Because of the character and significance that lay back of it, because it was
conceived in suffering and nurtured through a longing for religious liberty.
Why do the
people of oppressed nations sing so stirringly? Why the appeal of the Negro
slave song? How is it that the Ukrainians can come over here and sing [the]
"Star Spangled Banner" in a way to make us thrill and weep? Because they
know what the song means. They know what it means to want freedom.
Let us pass
on to Luther's time. Luther, you know, sang for a living when he was a small
boy and was a composer of songs. A Jesuit priest said, "Luther's songs
have damned more souls than all his books and papers," and it was said of
his followers : "The people are singing
themselves into the new doctrine."
Fruits
of the Reformation
Did you ever
stop to think that Bach and Handel were fruits of the Reformation period?
They have
written music that is pure, vigorous, beautiful, and enduring. Endurance is the
test of quality. They expressed the spirit of their time and age. Give your ear
to the beauty of that great oratorio The Messiah by Handel. Feel its
greatness grow on you each time you hear it and try to imagine the influence
for good that [this] piece has exerted. The trials of the reformation purged
men's hearts and elevated them to the expressions of lofty sentiment.
About fifty
years later Haydn presented The Creation. When the audience burst into
applause after the singing of the chorus The Heavens are Telling, Haydn,
who was sitting toward the front, arose, faced the audience and pointed his
hand to heaven as an acknowledgement of the source of his inspiration.
Church
Music Reflects
Then came
the great revival period in the first part of the nineteenth century, when
people were deeply stirred and moved to true conversion. From that period we've
obtained hymns like Just As I am and Nearer My God to Thee -
hymns that will always stir and touch our hearts as long as time shall last.

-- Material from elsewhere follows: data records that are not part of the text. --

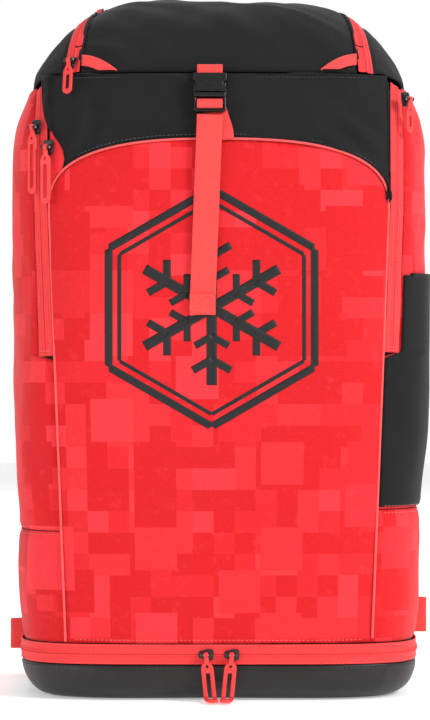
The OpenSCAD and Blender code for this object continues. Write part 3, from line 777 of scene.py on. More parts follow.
def smooth_finish(name, colour, rough, coat=0.0, grain=0.35, grain_scale=900.0, depth=0.05 * MM,
                  metallic=0.0, sheen=0.0):
    """Moulded or coated finish: fine grain, cloudy gloss, and paler rubbed spots."""
    made, n, shader, coords = blank(name)
    wear_and_shade = use_group(n, WEAR_AND_SHADE, coords.outputs["Object"], Amount=1.0)
    grain_at = n.noise(coords.outputs["Object"], grain_scale, 3.0)
    pale = tuple(min(1.0, c * 1.5 + 0.02) for c in colour[:3]) + (1.0,)
    dark = tuple(c * 0.86 for c in colour[:3]) + (1.0,)
    base = n.blend(dark, colour, wear_and_shade["Cloud"])
    n.link(n.blend(base, pale, n.math("MULTIPLY", wear_and_shade["Rub"], 0.35)), shader.inputs["Base Color"])
    n.link(n.math("ADD", n.math("MULTIPLY", wear_and_shade["Cloud"], 0.16), rough - 0.08),
           shader.inputs["Roughness"])
    bump(n, shader, grain_at, grain, depth)
    shader.inputs["Coat Weight"].default_value = coat
    shader.inputs["Coat Roughness"].default_value = 0.25
    shader.inputs["Metallic"].default_value = metallic
    shader.inputs["Sheen Weight"].default_value = sheen
    return made


CORAL = tone(238, 50, 60)
CAMO = cloth_finish("Coral camo weave", CORAL, 950.0, 0.8, 0.18, (1, 0.7, 0.7, 1),
                    colour_maker=camo_colour, ripstop=True)
PLAIN_CORAL = cloth_finish("Plain coral facing", tone(234, 46, 52), 950.0, 0.8, 0.18, (1, 0.7, 0.7, 1))
TAPE = cloth_finish("Coral zip tape", tone(240, 60, 62), 1300.0, 0.72, 0.15, (1, 0.7, 0.7, 1),
                    depth=0.1 * MM)
WEBBING = cloth_finish("Coral webbing", tone(238, 70, 68), 640.0, 0.7, 0.2, (1, 0.75, 0.7, 1),
                       depth=0.2 * MM, strength=0.7)
PIPING = cloth_finish("Coral piping", tone(244, 88, 88), 1200.0, 0.75, 0.2, mapped=True)
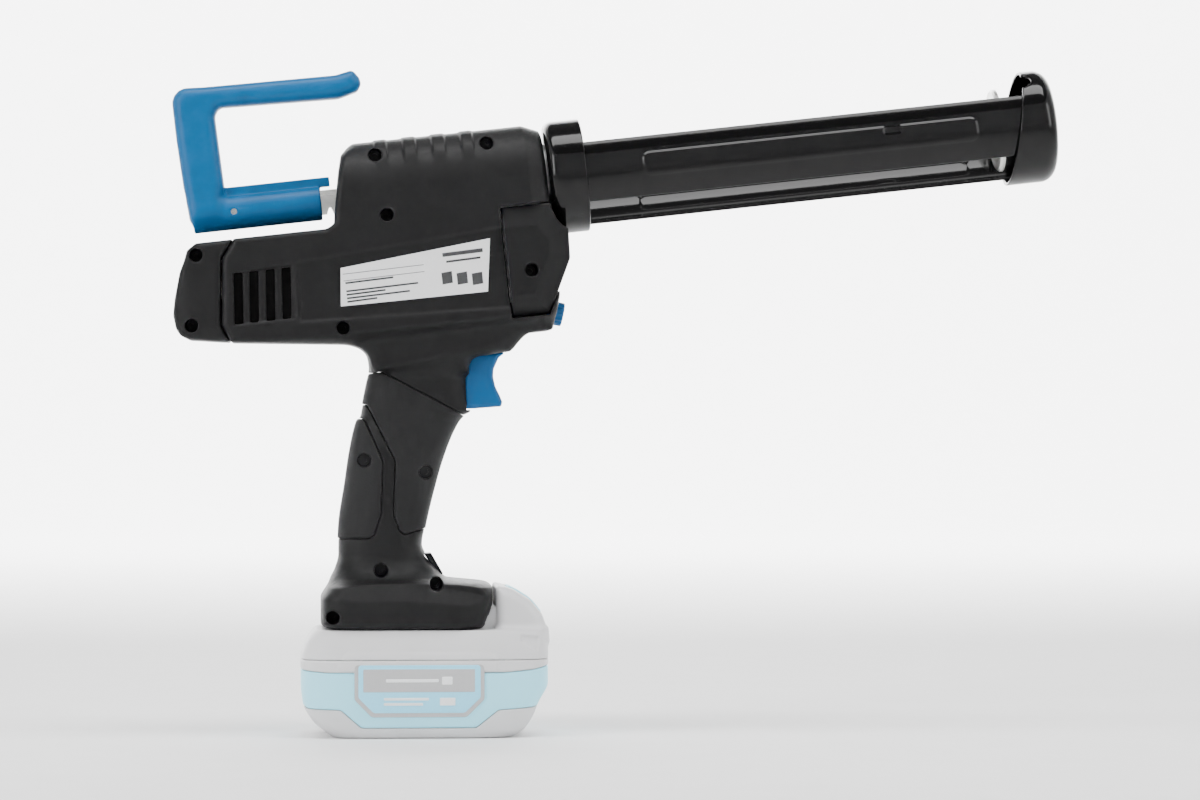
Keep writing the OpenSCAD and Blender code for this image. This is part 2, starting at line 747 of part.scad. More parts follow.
// Cross-section of the lower body, as (depth below the rod, y)
module body_section(half, inset) {
    w = half - inset;
    polygon([
        [0, -top_r + inset], [18, -w], [68, -w], [76, -w + 7], [98, -w + 8],
        [98, w - 8], [76, w - 7], [68, w], [18, w], [0, top_r - inset]
    ]);
}

module lower_body(inset) barrel_frame() intersection() {
    side(panel_half + 2) offset(delta = -inset) polygon(lower_outline);
    along(-220) linear_extrude(230) body_section(panel_half, inset);
}

module neck(inset) side(grip_half + 4 - inset) offset(delta = -inset) polygon(neck_outline);

module housing_outside(inset) {
    upper_body(inset);
    lower_body(inset);
    neck(inset);
    loft(grip_sections, -inset);
}

module housing_inside() {
    upper_body(wall);
    lower_body(wall);
    neck(wall);
    intersection() {
        loft(grip_sections, -wall - rubber_t);
        block([-100, -50, tower_top + wall + 0.5], [100, 50, belly + 10]);
    }
    barrel_frame() {
        side(20) polygon([[-110, -60], [-110, -82], [-50, -82], [-50, -60]]);
        intersection() {
            side(60) polygon([[-200, body_top - 3.5], [-180, body_top - 3.5], [-180, -70], [-200, -63]]);
            along(-220) linear_extrude(60) body_section(rear_half, wall);
        }
    }
}

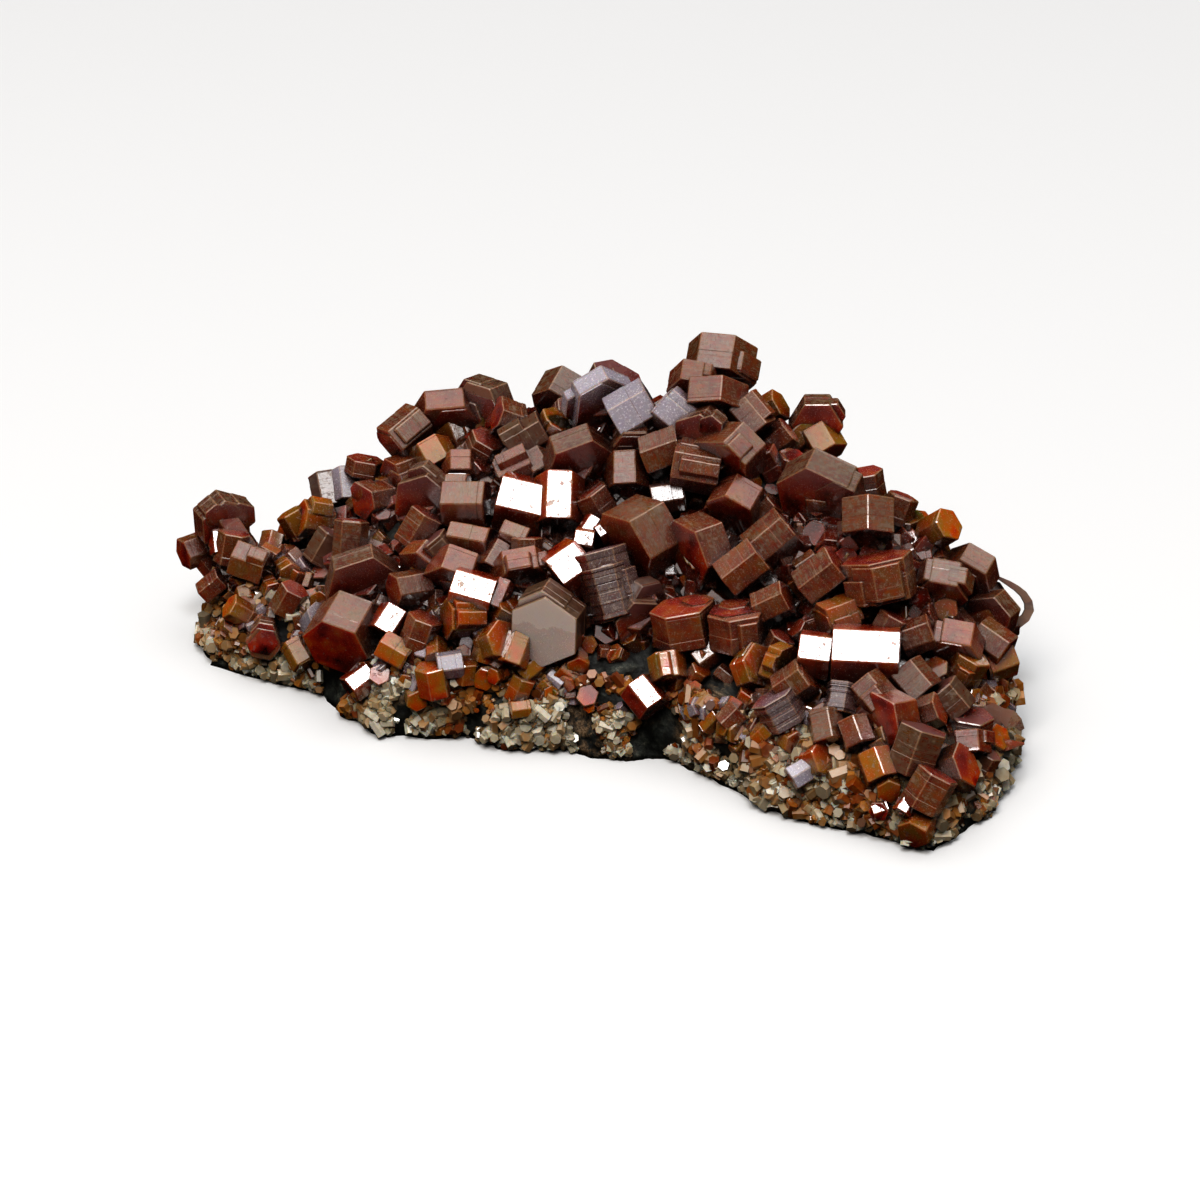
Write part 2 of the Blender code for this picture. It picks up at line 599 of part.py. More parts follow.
def build_clump(name, prisms, rock, collection, helpers, rooms):
    """One cluster: its root and crystals, less the room of what it grew against."""
    surface = material(name, CRYSTAL_COLOUR, CRYSTAL_ROUGHNESS)
    piece = as_object(root_bmesh(prisms, rock), name, collection, surface)
    crystals = helper_collection(name + "_crystals", helpers)
    add_prisms(prisms, name + "_crystal", crystals)
    combine(piece, "UNION", crystals)
    keep_off = helper_collection(name + "_keep_off", helpers)
    for room in rooms:
        keep_off.children.link(room)
    combine(piece, "DIFFERENCE", keep_off)
    keep_main_body(piece)
    room = helper_collection(name + "_room", helpers)
    add_prisms(prisms, name + "_room", room, JOINT_GAP)
    helper_object(root_bmesh(prisms, rock, JOINT_GAP), name + "_root_room", room)
    return room


def build():
    for item in list(bpy.data.objects):
        bpy.data.objects.remove(item, do_unlink=True)
    scene = bpy.context.scene.collection
    specimen = helper_collection("vanadinite_on_matrix", scene)
    helpers = helper_collection("cutters", scene)

    bare_rock = rock_bmesh()
    rock = BVHTree.FromBMesh(bare_rock)
    bare_rock.free()
    rock_surface = material("matrix_rock", ROCK_COLOUR, ROCK_ROUGHNESS)
    rock_room = build_matrix(rock, specimen, helpers, rock_surface)

    done = []
    for name in list(CLUMPS) + list(BACK_CLUMPS):
        if name in BACK_CLUMPS:
            prisms = list(back_crystals(name, rock))
        else:
            prisms = [prism_of(crystal, rock) for crystal in CLUMPS[name]]
        rooms = [room for earlier, room in done if near_each_other(prisms, earlier)]
        room = build_clump(name, prisms, rock, specimen, helpers, [rock_room] + rooms)
        done.append((prisms, room))


build()
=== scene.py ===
"""Vanadinite on matrix, the looks: crystals, druse and rock dressed for the studio.

Sizes are in millimetres and become metres when a mesh is made. Each piece stands where
the solid that it replaces stands.
"""

import math
from collections import namedtuple
from functools import partial
from typing import NamedTuple

import bmesh
import bpy
import numpy as np
from mathutils import Matrix, Vector, noise
from mathutils.bvhtree import BVHTree


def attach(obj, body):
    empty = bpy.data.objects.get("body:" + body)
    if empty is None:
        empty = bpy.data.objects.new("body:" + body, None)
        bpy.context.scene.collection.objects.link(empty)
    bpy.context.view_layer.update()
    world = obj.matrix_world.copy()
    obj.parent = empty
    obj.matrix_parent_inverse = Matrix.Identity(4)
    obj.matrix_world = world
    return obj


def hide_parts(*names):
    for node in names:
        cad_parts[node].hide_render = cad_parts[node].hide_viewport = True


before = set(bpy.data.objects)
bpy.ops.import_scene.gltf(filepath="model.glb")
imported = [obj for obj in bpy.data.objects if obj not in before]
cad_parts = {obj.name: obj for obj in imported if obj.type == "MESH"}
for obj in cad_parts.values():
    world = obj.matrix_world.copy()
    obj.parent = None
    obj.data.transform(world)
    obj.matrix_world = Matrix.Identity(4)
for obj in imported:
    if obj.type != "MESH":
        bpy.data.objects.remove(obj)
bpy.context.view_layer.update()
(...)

Why? They embody the most sacred feelings and highest regard for religious
thought.
The
Modern Trend in Music
Let us apply
our reasoning to the present. We are living in a scientific age so far as
knowledge is concerned but in a sentimental age so far as character is
concerned. It is an unrestrained age. People do things because it brings them
pleasure regardless of whether duty points the other way or not. It is a
godless age, and consequently that reverence for home, love, and God is
disappearing and something light and flippant is taking its place. Cheap
sentiment flourishes, and anything based on sentiment alone is not healthy.
Well, our
popular music reflects its times, songs with cheap and insinuating, sensuous
music. The very tone quality used in singing then has the twangy
physical sound best to express the sound. Everywhere, popular music is played
to entice the mind from spiritual things and to appeal to the physical.
The violins
are muted to gliding sensuous strains, the saxophones and the drums beat in
hilarious syncopation, and the pipe organ adds its little sentimental runs and
the tremolo that is so appealing to the sensuous.
Music
in the Advent Movement
Now here we are
- a people who are supposed to be different, to have different ideals. We are
very careful about what we read; careful about the amusements we attend.
Shall we
then take the music that expresses sentiments contrary to our own and adopt it
for our needs? Do the thoughts of our minds and the feelings of our hearts find
their expression in the popular music of today? If so, something must be wrong.
Boys and
girls, the music that you hear and play does influence you far more than you
realize. Plato, the Greek philosopher, went so far as to say that music lay at
the bottom of all moral training. And the Greek youth were trained by those
great philosophers to sing certain types of scales because they brought out
more manly qualities than other types. Always, the power of music to influence
has been recognized in religion, in love, in campaigns, in war.
The best of
earth is none too good to prepare us for the music of heaven. There is so much
that is uplifting and beautiful that I wonder why we do not ignore the cheap
music.
Good music
is bound to make its appeal in time if you will let it, and when it does, you
will recognize the slurred music and jazz for what it really is. There is deep
intelligence and character in the making of a piece of real music as well as
emotion.
Can we train
ourselves for jazz here and expect to sing that song which only those who stand
on the sea of glass shall learn? Shall we join its harmony with the sensual
slur and twang that jazz develops?
The one who
teaches that song has a voice whose sound is as the sound of many waters -
mellow - deep - full.
Cultivate a
taste for the good music, just as you cultivate a taste for good reading. Open
your mind to that avenue of pleasure and culture and so prepare yourselves to
enjoy more understandingly, that music which bursts from the heavenly choir.
Spiritual things are spiritually discerned and good music will be discovered
when both the musical and spiritual tests have been developed.